While Eco described the Medieval era flawlessly, the mystery aspects fall a bit flat. William is a good detective, a sort of Medieval answer to Sherlock Holmes. At the beginning when he and Adso arrive at the abbey, William impresses the Abbot by using deductive reasoning to determine not only that they are missing a horse, but the horse's name. He also learned the hard way about true justice and that sometimes it goes against the laws of the day, the laws set by people in charge. Sometimes higher justice goes against societal justice and William knows this.
Adso is less interesting through the course of the novel. Mostly he just writes about William's adventures and has some what he believes are religious visions. However, Adso is writing this from the perspective when he is much older and has had more time to meditate on the nature of evil, guilt, and redemption. This encounter opened his eyes to concepts that he never really questioned and now has spent his more mature years doing nothing but questioning and dreading.
Other aspects to the mystery are somewhat flat. Many of the suspects are interchangeable except for two monks who hid their clandestine love affair from judgmental eyes. (and which Adso is aware of his own bisexual leanings) It's hard to tell many of them apart.

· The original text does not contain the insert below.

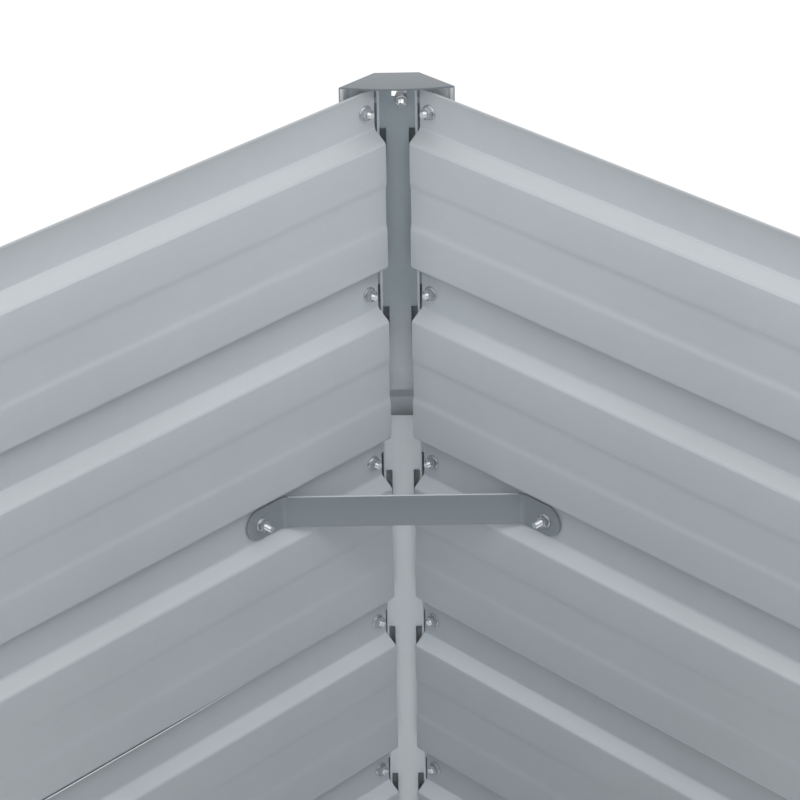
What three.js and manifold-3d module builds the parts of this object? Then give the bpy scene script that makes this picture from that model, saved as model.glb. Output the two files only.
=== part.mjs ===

The murderer is pretty easy to figure out. Nearly every conversation that he has with William practically screams out his guilt. It takes away the suspense when the killer's identity is that apparent from the word go. In fact this book could just have easily worked as well, or better, as a dramatic historical novel about a young novice entering a monastery and whose personal beliefs contradict with those that he is taught.
The Name of the Rose is brilliant in capturing the the setting, conflict, and structure of the Medieval Era. It is not the best at mystery, but is second to none when it comes to history.